Context matters here. Total betting turnover on British racing fell 4.3% in 2026 compared to 2026, with average turnover per race down 5.6%. That decline has been driven partly by reduced liquidity in on-course markets, which in turn can make SP prices less stable. Thinner markets are more susceptible to late swings, meaning SP on a quiet Tuesday at a Core meeting may be less representative than SP at a Premier fixture with heavy on-course and exchange activity.
Best Odds Guaranteed and SP
Best Odds Guaranteed — available at most major UK bookmakers — uses SP as the comparison benchmark. If you take an early price of 8/1 and the SP turns out to be 10/1, the bookmaker pays you at 10/1. If SP is 6/1, you keep your 8/1. The principle applies to both parts of an each-way bet: your place return is also based on the better of the two prices.

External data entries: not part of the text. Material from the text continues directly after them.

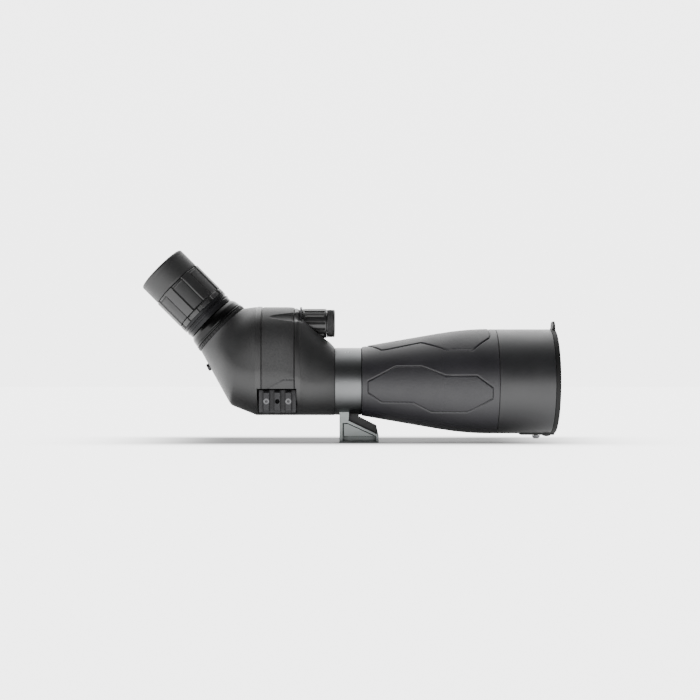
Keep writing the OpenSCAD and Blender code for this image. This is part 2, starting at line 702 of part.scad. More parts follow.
module zoom_ring() color([0.08, 0.08, 0.09]) on_eye() difference() {
    translate([0, 0, grip_t0]) bevel_ring(grip_r, sleeve_r + snug, grip_t1 - grip_t0, 0.6);
    translate([0, 0, grip_t0 + 6]) grooves(12, grip_r + 0.5, 1.4, 25);
    for (i = [0:11]) rotate([0, 0, 30 * i]) translate([grip_r - 0.9, -1.6, grip_t0 - eps]) {
        cube([3, 3.2, 4.5]);
    }
    translate([0, 0, grip_t1 - 2.6]) ring(grip_r + 1, grip_r - 0.6, 0.8);
}

// Cuts a slot that turns from angle a0 at t0 to a1 at t1, with room for the pin at its ends.
module helix_slot(a0, a1, t0, t1, steps = 20) {
    over = 5;
    slope = (t1 - t0) / (a1 - a0);
    way = a1 > a0 ? 1 : -1;
    from = a0 - way * over;
    turn = a1 - a0 + 2 * way * over;
    half = way * (pin_r + 0.15) * 1.04;
    points = [for (i = [0:steps]) let (a = from + turn * i / steps, t = t0 + (a - a0) * slope)
        for (c = [[body_r - 1, -half], [sleeve_r + 1, -half], [sleeve_r + 1, half], [body_r - 1, half]])
            [c[0] * cos(a), c[0] * sin(a), t + c[1]]];
    sides = [for (i = [0:steps - 1], k = [0:3]) let (a = 4 * i + k, b = 4 * i + (k + 1) % 4)
        each [[a, b, b + 4], [a, b + 4, a + 4]]];
    polyhedron(points, concat(sides, [[3, 2, 1, 0], [for (k = [0:3]) 4 * steps + k]]));
}

module cam_sleeve() color("goldenrod") on_eye() difference() {
    translate([0, 0, 93]) ring(sleeve_r, body_r + running, 33);
    for (a = [90, 270]) {
        helix_slot(a, a - zoom_turn, front_pin_t, front_pin_t + zoom_up);
        helix_slot(a, a - zoom_turn, rear_pin_t, rear_pin_t - zoom_down);
    }
}

module zoom_cell(pin_t) on_eye(pin_t) {
    translate([0, 0, -3]) ring(body_in - running, cell_in, 6);
    for (a = [90, 270]) rotate([0, 0, a]) translate([15, 0, 0]) rotate([0, 90, 0]) {
        cylinder(r = pin_r, h = 7.2);
    }
}

module zoom_cell_front() color([0.3, 0.3, 0.3]) zoom_cell(front_pin_t);

module zoom_cell_rear() color([0.3, 0.3, 0.3]) zoom_cell(rear_pin_t);

module zoom_lens_front() color([0.6, 0.75, 0.8, 0.5]) on_eye(front_pin_t) {
    lens(cell_in - snug, -1.5, 1.5, -0.9, -0.9);
}

module zoom_lens_rear() color([0.6, 0.75, 0.8, 0.5]) on_eye(rear_pin_t) {
    lens(cell_in - snug, -1.2, 1.2, 1.4, 1.4);
}

module field_lens() color([0.6, 0.75, 0.8, 0.5]) on_eye() lens(body_in - snug, 79, 82, 1.6, 0);

module field_stop() color("black") on_eye(87) ring(body_in - snug, 11, 1.2);

module eye_lens() color([0.5, 0.7, 0.75, 0.5]) on_eye() lens(body_in - snug, 129, 133, 1.6, 1.8);

module eye_lens_retainer() color("black") on_eye(133.5) ring(body_in - snug, 15, 3);

module eyecup_guide() color([0.25, 0.25, 0.25]) on_eye(128) ring(guide_r, body_r + running, 6);

module eyecup_sleeve() color([0.12, 0.12, 0.12]) on_eye() rotate_extrude() polygon([
    [guide_r + running, cup_t0 + 0.1], [cup_sleeve_r, cup_t0 + 0.1], [cup_sleeve_r, cup_shelf_t],
    [19.8, cup_shelf_t], [19.8, cup_shelf_t - 1.6], [guide_r + running, cup_shelf_t - 1.6]]);

module eyecup_rubber() color([0.05, 0.05, 0.05]) on_eye() rotate_extrude() polygon([
    [cup_sleeve_r + snug, cup_t0], [cup_r - 0.4, cup_t0], [cup_r, cup_t0 + 0.4], [cup_r, cup_t1 - 2],
    [cup_r - 0.6, cup_t1 - 0.7], [cup_r - 1.8, cup_t1], [20.6, cup_t1], [19.4, cup_t1 - 0.9],
    [19.2, cup_t1 - 2], [19.8, cup_shelf_t + snug],
    [cup_sleeve_r + snug, cup_shelf_t + snug]]);

collar_ring();
foot_body();
foot_cheek_near();
foot_cheek_far();
tripod_bush();
foot_screws();
brake_shoe();
lock_knob();
main_tube();
prism_housing();
accessory_rail();
rail_screws();
release_button();
button_seat();
button_spring();
port_ring();
barrel_tube();
barrel_armour();
objective_cell();
objective_crown();
objective_flint();
objective_retainer();
cell_o_ring();
baffles();
roof_prism();
prism_cradle();
prism_strap();
prism_screws();
guide_rods();
focus_bush();
coarse_knob();
fine_knob();
lead_screw();
reduction_balls();
focus_carriage();
focus_lens();
sunshade();
hood_ring();
tether_stud();
tether_strap();
front_cap();
lock_ring();
eyepiece_body();
scale_ring();
zoom_ring();
cam_sleeve();
zoom_cell_front();
zoom_lens_front();
zoom_cell_rear();
zoom_lens_rear();
field_stop();
field_lens();
eye_lens();
eye_lens_retainer();
eyecup_guide();
eyecup_sleeve();
eyecup_rubber();
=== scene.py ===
"""Looks of the angled spotting scope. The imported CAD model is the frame; this script adds the
camera, the light, the materials and the finely shaped outer pieces.

Pieces are drawn in millimetres and placed in the row frame in metres. A turned piece is drawn
round a local +Z: for the barrel that runs towards the objective, for the eyepiece up the eye
axis.
"""
import json
import math

import bmesh
import bpy
import numpy as np
from mathutils import Matrix, Vector


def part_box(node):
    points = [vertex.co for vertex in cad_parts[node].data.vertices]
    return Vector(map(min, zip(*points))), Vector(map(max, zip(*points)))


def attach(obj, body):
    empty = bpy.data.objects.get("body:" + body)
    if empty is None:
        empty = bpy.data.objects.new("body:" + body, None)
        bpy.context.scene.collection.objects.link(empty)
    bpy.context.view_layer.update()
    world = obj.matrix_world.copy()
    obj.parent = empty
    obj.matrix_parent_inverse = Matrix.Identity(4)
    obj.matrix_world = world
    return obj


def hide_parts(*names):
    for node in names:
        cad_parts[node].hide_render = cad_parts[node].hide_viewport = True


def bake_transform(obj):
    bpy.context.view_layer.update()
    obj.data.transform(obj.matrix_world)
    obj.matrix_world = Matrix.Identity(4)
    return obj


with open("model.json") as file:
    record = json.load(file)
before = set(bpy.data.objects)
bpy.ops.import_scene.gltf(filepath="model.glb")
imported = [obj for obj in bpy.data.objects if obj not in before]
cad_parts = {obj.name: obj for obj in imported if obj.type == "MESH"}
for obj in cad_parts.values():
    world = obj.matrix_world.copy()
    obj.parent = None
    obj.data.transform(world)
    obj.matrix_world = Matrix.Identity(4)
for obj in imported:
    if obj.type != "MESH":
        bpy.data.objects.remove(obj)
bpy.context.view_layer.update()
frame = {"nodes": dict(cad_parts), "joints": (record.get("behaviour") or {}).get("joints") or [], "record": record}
nodes = frame["nodes"]
MM = 0.001


def lo(node):
    return [round(v / MM, 3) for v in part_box(node)[0]]


def hi(node):
    return [round(v / MM, 3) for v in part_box(node)[1]]


def joint(name):
    return next(j for j in frame["joints"] if j["name"] == name)


# ---- sizes from the frame, in millimetres ----

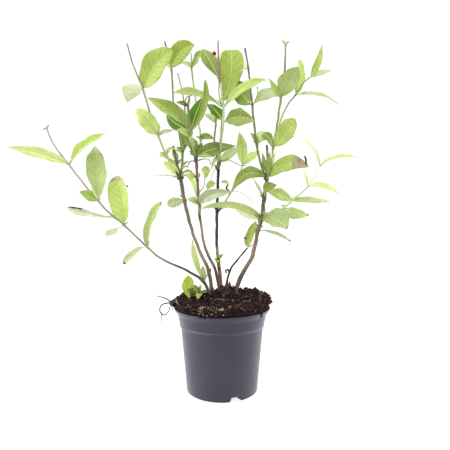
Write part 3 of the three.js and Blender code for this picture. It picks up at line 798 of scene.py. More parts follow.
class StageSettings(bpy.types.PropertyGroup):
    floor_colour: colour_prop("Floor colour", "Colour of the floor", (108, 108, 108))
    glow: plain_prop("Floor glow", "Light that the floor gives off, as a lit table", 0.8)
    world: plain_prop("Backdrop", "Strength of the light from behind", 1.06)
    front: plain_prop("Front", "Strength of the even light from the front", 1.4)
    left: plain_prop("Left panel", "Strength of the left light panel", 6.2)
    right: plain_prop("Right panel", "Strength of the right light panel", 6.2)
    top: plain_prop("Top panel", "Strength of the light panel above", 1.4)


class PlantSettings(bpy.types.PropertyGroup):
    pot: PointerProperty(type=PotSettings)
    compost: PointerProperty(type=CompostSettings)
    stems: PointerProperty(type=StemSettings)
    leaves: PointerProperty(type=LeafSettings)
    stage: PointerProperty(type=StageSettings)


# ---------------------------------------------------------------- shapes


def unit(vectors):
    return vectors / np.linalg.norm(vectors, axis=-1, keepdims=True)


def square_to(direction, wanted):
    """The unit vector nearest to wanted and square to direction: wanted less its share along direction."""
    share = np.sum(wanted * direction, axis=-1, keepdims=True)
    return unit(wanted - share * direction)


def turned(first, second, angle):
    """Two square unit vectors turned in their plane by angle, first towards second."""
    cos, sin = np.cos(angle)[..., None], np.sin(angle)[..., None]
    return first * cos + second * sin, second * cos - first * sin


def spline(points, places):
    """A centripetal Catmull-Rom curve at places from 0 to 1: each stretch between two points is a cubic whose
    end slopes weigh the neighbouring stretches by the square root of their lengths."""
    padded = np.vstack([2 * points[0] - points[1], points, 2 * points[-1] - points[-2]])
    stretches = len(points) - 1
    run = np.clip(places, 0, 1) * stretches
    first = np.minimum(run.astype(int), stretches - 1)
    part = (run - first)[:, None]
    before, start, end, after = (padded[first + shift] for shift in range(4))
    stretch_ends = ((before, start), (start, end), (end, after))
    gaps = [np.linalg.norm(b - a, axis=1, keepdims=True) ** 0.5 for a, b in stretch_ends]
    leave = (start - before) / gaps[0] - (end - before) / (gaps[0] + gaps[1]) + (end - start) / gaps[1]
    reach = (end - start) / gaps[1] - (after - start) / (gaps[1] + gaps[2]) + (after - end) / gaps[2]
    leave, reach = leave * gaps[1], reach * gaps[1]
    square = 3 * (end - start) - 2 * leave - reach
    cube = 2 * (start - end) + leave + reach
    return start + leave * part + square * part**2 + cube * part**3


def distances(path):
    """Distance of each point of a path from its first, along the path."""
    gaps = np.linalg.norm(np.diff(path, axis=0), axis=1)
    return np.concatenate([[0], np.cumsum(gaps)])


def even_places(points, step):
    """Places along the spline whose distances along the curve are equal and close to step."""
    fine = np.linspace(0, 1, 40 * len(points))
    run = distances(spline(points, fine))
    count = max(int(run[-1] / step), 3)
    return np.interp(np.linspace(0, run[-1], count + 1), run, fine)


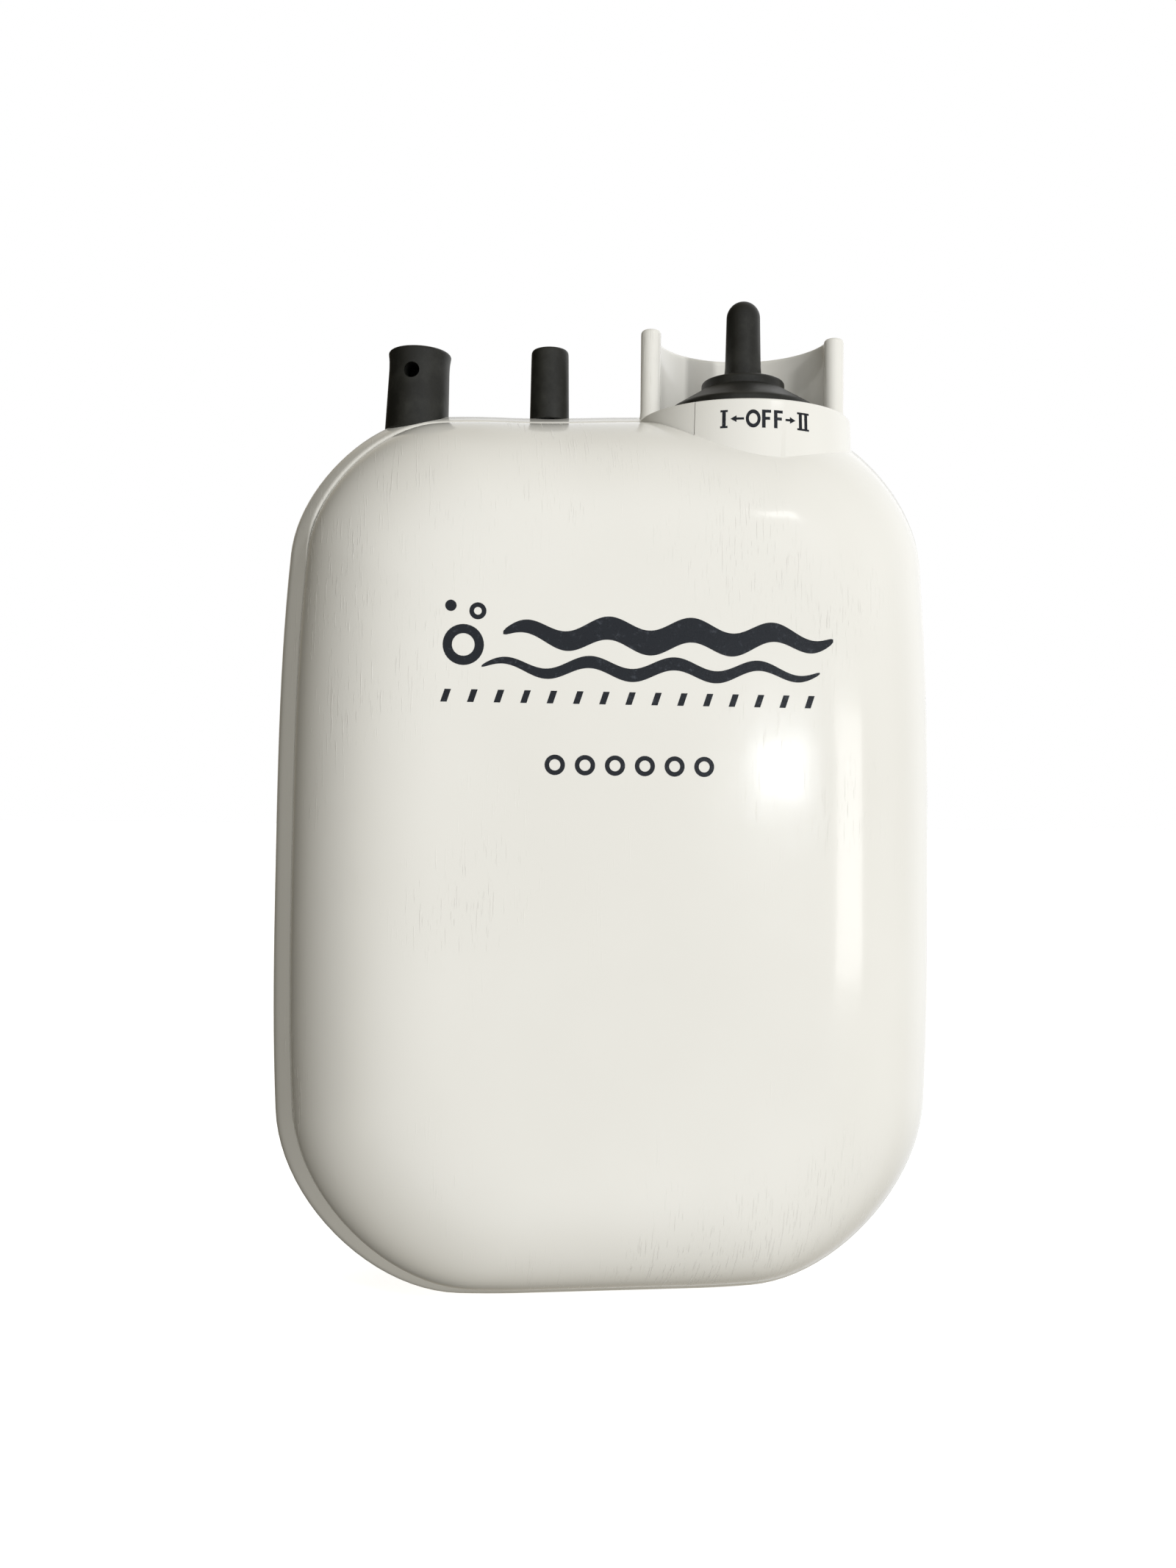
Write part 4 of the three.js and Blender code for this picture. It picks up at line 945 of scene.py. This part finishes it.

BOG effectively removes the downside of taking an early price. You lock in value if the horse shortens, and you get the market price if it drifts. The catch is that not every race qualifies — most bookmakers exclude ante-post markets, certain international races, and enhanced-price promotions from BOG terms. Always check the small print before assuming your each-way bet carries the guarantee.
When SP Makes Sense
SP works best in two situations. First, when you do not have a strong view on whether the price will move — perhaps you are betting on a race where you fancy a horse on form but have no insight into market sentiment. Second, on short-priced favourites where the potential for price movement is minimal. An odds-on horse is unlikely to shift from 4/5 to 2/1; the SP will be close to whatever the market has been showing all morning.
Where SP is weakest is on longer-priced horses in volatile markets — a 20/1 outsider that could easily be 14/1 or 33/1 by the off. In those cases, taking the price when you see value gives you control. Waiting for SP is a gamble within a gamble, and not always a rewarding one.